The majority of people, dear reader, let the world and others mold them into who they become, because they choose to betray themselves and their own wants and needs rather than rejecting and refusing others. It goes beyond simple people-pleasing. It’s looked at as something wrong and selfish to act in your own best interests and make choices that others don’t like because it upsets their own comfort and balance in life.
“I’m learning how to drown out the constant noise that is such an inseparable part of my life. I don’t have to prove anything to anyone, I only have to follow my heart and concentrate on what I want to say to the world. I run my world.” – Beyonce Knowles
“Your self-worth is determined by you. You don’t have to depend on someone telling you who you are.” – Beyonce Knowles
Yes, the choices you make will affect the people around you, but ultimately you must decide if you are going to become who you are and stay true to yourself or if you are going to remain limited and unsure of yourself because you let another who can never possibly know you as well as you know you make your decisions. Doing what’s best for you is not going to harm or hurt others. You need to understand and recognize that reaction from others for what it is so that you can dismiss it and move forwards. It’s simply a groundless fear of change.
“I want to know if you can disappoint another to be true to yourself. If you can bear the accusation of betrayal and not betray your own soul. I want to know if you can see beauty even when it’s not pretty every day and if you can source your own life from its presence.”
Some of the hardest choices you will ever make, dear reader, will be the ones in which you have to put yourself first in this way.
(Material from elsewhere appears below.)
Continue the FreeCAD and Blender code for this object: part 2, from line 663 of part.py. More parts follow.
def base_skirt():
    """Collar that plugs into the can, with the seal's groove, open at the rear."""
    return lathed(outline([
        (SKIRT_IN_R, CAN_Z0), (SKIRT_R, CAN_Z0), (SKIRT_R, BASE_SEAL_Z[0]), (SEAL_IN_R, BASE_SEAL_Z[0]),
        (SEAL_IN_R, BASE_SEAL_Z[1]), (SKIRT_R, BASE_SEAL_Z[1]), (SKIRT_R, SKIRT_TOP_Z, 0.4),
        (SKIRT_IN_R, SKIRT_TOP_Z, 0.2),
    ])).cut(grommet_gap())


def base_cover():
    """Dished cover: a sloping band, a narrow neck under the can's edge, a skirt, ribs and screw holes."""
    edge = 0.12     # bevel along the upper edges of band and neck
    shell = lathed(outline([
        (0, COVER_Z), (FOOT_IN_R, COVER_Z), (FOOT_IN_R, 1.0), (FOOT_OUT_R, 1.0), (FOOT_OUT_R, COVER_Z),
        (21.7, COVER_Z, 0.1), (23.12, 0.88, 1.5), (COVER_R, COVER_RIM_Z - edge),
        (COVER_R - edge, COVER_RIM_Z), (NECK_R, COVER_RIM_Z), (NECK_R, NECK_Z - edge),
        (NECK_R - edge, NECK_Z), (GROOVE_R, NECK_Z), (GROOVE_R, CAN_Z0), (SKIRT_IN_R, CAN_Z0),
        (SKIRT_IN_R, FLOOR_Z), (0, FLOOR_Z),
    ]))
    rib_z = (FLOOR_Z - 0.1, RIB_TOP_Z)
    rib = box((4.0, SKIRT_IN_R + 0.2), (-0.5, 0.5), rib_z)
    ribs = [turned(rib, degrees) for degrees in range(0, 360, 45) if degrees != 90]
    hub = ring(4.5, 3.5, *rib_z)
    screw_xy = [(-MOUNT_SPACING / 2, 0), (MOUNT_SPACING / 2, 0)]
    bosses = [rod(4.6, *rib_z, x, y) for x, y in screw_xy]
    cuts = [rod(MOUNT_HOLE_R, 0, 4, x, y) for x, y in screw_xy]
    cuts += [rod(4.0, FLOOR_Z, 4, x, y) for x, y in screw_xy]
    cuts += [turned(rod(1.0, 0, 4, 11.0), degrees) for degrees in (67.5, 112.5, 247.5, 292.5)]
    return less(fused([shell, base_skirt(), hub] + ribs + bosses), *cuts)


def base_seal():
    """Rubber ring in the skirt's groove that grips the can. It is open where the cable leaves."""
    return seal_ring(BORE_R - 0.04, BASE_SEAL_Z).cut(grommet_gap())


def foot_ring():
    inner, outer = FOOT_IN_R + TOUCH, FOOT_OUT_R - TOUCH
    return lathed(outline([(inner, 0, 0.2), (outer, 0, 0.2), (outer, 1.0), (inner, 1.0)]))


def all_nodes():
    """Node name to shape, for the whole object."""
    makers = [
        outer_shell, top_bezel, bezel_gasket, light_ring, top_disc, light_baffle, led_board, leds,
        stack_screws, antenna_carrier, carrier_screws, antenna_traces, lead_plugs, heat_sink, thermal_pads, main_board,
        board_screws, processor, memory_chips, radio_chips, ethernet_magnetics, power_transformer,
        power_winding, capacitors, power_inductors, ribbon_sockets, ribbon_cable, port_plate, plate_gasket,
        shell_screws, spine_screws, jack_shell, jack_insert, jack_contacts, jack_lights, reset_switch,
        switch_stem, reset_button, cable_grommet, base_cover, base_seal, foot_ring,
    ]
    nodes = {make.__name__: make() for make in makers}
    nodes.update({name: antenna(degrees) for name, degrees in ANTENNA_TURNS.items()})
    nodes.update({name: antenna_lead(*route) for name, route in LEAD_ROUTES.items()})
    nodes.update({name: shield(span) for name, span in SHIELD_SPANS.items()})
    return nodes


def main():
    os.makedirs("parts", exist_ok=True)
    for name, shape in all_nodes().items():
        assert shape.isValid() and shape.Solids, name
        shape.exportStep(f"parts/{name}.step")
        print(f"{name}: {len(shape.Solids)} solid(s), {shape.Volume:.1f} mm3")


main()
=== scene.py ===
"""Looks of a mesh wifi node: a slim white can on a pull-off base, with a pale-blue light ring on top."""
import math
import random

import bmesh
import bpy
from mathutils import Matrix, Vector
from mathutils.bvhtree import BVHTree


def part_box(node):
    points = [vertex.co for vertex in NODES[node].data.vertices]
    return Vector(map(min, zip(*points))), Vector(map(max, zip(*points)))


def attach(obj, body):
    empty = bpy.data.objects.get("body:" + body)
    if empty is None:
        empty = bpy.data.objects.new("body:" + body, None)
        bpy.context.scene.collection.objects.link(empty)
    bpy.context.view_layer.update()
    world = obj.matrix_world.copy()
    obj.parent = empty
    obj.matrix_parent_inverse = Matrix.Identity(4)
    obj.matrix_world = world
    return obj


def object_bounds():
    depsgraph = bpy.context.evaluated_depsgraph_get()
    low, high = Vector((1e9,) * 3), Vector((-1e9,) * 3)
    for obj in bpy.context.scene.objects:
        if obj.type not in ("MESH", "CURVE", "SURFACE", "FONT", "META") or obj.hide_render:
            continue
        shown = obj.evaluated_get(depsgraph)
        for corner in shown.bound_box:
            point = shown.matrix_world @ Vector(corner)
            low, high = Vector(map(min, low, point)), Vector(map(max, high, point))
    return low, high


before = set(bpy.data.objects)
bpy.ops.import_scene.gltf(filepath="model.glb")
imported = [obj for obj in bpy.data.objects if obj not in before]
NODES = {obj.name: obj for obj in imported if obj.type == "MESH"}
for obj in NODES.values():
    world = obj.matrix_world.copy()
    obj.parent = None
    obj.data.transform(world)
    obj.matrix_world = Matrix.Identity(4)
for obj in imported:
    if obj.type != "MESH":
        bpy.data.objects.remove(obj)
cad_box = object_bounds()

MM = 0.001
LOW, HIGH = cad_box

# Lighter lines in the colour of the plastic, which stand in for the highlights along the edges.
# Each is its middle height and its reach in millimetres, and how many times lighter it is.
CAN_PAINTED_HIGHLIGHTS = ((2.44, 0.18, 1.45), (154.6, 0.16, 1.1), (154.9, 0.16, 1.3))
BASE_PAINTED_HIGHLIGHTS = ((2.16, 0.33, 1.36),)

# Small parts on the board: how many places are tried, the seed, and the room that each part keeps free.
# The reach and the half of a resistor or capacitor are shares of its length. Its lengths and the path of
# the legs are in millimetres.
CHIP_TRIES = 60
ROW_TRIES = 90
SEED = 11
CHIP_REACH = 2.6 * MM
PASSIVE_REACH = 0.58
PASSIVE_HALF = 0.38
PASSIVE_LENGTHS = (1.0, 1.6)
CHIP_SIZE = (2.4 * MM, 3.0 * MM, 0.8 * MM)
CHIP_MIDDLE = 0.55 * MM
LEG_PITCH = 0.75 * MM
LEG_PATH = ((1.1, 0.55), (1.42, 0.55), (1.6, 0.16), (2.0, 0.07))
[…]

It will feel like you need to go backwards and do what is easier and more comfortable in the short-term. When in search of encouragement for making those decisions, and for help in “bearing the accusation of betrayal” that you will undoubtedly come across, just remember that as hard as that decision is to make, the pain will be temporary – if you make the decision you know isn’t right, instead of a short blow that knocks you out, you’ll be stuck living chronically unfulfilled and unhappy.